■ TO DO: In the listing below, locate the lines that hold the string "slide". Copy those lines.

■ DATA SECTION:
+++
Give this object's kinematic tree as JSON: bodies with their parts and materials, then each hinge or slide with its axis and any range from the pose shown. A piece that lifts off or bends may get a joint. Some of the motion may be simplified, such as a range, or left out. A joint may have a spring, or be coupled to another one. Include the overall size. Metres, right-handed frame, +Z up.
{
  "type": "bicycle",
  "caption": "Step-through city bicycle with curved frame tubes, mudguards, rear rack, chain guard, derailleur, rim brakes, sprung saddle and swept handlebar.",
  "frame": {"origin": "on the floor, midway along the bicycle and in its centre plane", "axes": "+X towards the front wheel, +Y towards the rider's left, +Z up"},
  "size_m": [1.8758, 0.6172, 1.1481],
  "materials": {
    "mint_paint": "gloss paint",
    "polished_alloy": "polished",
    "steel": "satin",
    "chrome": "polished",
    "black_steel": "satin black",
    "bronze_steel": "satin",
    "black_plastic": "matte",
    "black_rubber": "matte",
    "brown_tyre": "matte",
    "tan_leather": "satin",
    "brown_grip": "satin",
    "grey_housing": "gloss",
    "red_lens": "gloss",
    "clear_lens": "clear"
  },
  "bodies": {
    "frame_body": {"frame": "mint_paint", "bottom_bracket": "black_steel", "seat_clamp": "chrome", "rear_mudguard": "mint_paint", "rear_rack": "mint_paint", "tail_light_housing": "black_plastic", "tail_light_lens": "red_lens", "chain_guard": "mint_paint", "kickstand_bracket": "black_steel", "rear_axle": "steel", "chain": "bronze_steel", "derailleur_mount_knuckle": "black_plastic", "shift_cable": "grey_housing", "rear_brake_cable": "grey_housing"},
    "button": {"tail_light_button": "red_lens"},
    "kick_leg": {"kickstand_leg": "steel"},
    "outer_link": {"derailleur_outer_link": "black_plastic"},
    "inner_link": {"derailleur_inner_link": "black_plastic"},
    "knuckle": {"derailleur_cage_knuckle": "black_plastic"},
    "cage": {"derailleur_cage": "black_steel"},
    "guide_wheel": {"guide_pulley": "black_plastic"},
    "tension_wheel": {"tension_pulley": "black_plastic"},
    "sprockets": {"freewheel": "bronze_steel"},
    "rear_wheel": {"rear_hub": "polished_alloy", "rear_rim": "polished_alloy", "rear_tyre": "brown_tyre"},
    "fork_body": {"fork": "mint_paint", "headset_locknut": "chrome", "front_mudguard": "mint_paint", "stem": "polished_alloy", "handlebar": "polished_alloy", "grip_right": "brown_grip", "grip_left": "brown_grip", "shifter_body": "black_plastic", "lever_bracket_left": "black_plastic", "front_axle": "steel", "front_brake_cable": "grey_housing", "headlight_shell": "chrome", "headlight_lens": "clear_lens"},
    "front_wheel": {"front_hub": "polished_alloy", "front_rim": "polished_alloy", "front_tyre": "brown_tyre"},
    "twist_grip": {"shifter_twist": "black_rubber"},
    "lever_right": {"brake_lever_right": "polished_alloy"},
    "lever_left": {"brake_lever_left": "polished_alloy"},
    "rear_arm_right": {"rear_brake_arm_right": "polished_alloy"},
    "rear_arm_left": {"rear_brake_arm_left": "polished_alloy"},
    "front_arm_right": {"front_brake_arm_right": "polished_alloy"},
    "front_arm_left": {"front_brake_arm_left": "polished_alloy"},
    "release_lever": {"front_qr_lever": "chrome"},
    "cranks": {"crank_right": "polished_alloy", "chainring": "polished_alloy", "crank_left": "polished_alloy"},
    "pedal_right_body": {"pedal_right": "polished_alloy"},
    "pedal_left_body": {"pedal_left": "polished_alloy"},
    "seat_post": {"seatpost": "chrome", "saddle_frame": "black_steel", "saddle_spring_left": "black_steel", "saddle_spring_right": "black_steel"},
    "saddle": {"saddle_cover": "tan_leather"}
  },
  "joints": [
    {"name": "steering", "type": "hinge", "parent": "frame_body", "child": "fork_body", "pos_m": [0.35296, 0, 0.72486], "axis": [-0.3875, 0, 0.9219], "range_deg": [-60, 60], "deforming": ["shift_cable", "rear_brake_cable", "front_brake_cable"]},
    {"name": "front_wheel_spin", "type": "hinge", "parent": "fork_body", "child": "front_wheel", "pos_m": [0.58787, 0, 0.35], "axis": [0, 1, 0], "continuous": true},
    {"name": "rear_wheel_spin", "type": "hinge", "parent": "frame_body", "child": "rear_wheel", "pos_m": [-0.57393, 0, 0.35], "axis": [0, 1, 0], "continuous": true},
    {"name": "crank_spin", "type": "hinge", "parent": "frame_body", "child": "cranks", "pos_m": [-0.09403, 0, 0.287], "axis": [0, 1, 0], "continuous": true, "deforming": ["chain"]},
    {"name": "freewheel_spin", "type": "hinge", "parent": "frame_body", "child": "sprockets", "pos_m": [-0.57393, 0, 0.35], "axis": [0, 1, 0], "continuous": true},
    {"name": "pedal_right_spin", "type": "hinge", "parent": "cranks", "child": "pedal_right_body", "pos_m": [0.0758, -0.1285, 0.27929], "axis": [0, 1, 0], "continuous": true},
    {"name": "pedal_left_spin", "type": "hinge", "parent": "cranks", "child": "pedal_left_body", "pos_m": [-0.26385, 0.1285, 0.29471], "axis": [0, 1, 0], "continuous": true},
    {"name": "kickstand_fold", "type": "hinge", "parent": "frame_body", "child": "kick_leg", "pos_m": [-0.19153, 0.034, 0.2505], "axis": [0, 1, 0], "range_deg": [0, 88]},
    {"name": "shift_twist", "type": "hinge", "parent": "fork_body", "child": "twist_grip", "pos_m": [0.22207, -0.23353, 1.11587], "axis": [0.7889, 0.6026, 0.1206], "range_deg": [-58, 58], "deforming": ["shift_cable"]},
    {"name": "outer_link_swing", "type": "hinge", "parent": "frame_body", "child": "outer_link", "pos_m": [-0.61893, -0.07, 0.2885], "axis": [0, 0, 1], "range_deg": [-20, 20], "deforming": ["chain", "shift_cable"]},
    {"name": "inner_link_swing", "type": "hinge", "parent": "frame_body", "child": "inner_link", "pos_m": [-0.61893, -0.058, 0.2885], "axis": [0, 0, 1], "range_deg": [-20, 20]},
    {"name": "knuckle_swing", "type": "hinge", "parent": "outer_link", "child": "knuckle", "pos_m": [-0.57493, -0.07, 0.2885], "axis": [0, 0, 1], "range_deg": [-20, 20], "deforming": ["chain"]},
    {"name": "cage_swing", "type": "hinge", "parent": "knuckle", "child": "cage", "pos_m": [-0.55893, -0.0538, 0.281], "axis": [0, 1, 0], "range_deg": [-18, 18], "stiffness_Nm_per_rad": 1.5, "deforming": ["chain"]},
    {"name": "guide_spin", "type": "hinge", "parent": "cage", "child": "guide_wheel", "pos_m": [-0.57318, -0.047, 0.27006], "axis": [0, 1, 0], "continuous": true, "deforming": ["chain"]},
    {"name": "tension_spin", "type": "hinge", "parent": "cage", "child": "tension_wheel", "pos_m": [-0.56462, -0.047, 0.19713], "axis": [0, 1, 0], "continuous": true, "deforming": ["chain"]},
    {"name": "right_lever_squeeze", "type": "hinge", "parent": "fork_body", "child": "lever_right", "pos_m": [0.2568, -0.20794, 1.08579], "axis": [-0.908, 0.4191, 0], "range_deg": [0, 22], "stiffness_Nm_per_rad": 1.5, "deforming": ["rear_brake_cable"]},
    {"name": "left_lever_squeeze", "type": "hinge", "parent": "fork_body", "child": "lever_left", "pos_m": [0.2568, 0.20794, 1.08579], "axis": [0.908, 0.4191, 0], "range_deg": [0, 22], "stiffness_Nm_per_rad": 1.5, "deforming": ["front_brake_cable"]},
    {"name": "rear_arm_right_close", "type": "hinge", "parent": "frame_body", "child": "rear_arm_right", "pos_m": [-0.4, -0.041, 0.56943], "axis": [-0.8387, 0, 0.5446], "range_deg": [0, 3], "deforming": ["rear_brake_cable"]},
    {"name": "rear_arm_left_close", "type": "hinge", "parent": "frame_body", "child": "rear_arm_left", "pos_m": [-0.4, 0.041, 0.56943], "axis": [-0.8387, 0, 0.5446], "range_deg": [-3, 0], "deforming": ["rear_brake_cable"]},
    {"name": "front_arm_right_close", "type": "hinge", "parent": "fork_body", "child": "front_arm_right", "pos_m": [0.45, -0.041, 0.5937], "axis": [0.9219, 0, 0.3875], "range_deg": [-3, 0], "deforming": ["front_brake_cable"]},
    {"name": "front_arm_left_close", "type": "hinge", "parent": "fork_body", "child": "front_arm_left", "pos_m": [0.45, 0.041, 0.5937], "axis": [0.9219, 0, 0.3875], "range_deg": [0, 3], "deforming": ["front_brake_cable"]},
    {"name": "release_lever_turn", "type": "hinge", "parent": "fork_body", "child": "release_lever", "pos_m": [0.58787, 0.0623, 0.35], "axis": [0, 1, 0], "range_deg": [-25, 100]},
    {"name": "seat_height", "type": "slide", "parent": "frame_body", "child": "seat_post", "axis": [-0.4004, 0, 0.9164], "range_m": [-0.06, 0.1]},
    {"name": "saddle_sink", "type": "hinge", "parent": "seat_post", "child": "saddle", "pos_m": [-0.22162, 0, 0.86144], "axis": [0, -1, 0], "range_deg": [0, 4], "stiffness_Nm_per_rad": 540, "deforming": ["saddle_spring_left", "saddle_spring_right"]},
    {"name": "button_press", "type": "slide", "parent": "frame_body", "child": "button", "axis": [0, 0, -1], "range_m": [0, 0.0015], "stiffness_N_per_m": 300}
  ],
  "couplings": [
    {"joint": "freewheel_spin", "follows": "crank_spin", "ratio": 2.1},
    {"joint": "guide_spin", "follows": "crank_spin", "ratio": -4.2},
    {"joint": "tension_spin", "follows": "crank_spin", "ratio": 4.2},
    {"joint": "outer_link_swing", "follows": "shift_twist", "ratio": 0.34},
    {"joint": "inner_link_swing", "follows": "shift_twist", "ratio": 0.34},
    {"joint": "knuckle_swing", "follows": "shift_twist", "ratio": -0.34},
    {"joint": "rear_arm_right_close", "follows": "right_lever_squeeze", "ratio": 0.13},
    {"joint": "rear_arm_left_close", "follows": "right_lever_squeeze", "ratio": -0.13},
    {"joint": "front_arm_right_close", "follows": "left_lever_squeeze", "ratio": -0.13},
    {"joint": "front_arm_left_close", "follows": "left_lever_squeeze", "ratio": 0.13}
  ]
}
+++
■ SOLUTION FOR THIS EXERCISE:
Give this object's kinematic tree as JSON: bodies with their parts and materials, then each hinge or slide with its axis and any range from the pose shown. A piece that lifts off or bends may get a joint. Some of the motion may be simplified, such as a range, or left out. A joint may have a spring, or be coupled to another one. Include the overall size. Metres, right-handed frame, +Z up.
    {"name": "seat_height", "type": "slide", "parent": "frame_body", "child": "seat_post", "axis": [-0.4004, 0, 0.9164], "range_m": [-0.06, 0.1]},
    {"name": "button_press", "type": "slide", "parent": "frame_body", "child": "button", "axis": [0, 0, -1], "range_m": [0, 0.0015], "stiffness_N_per_m": 300}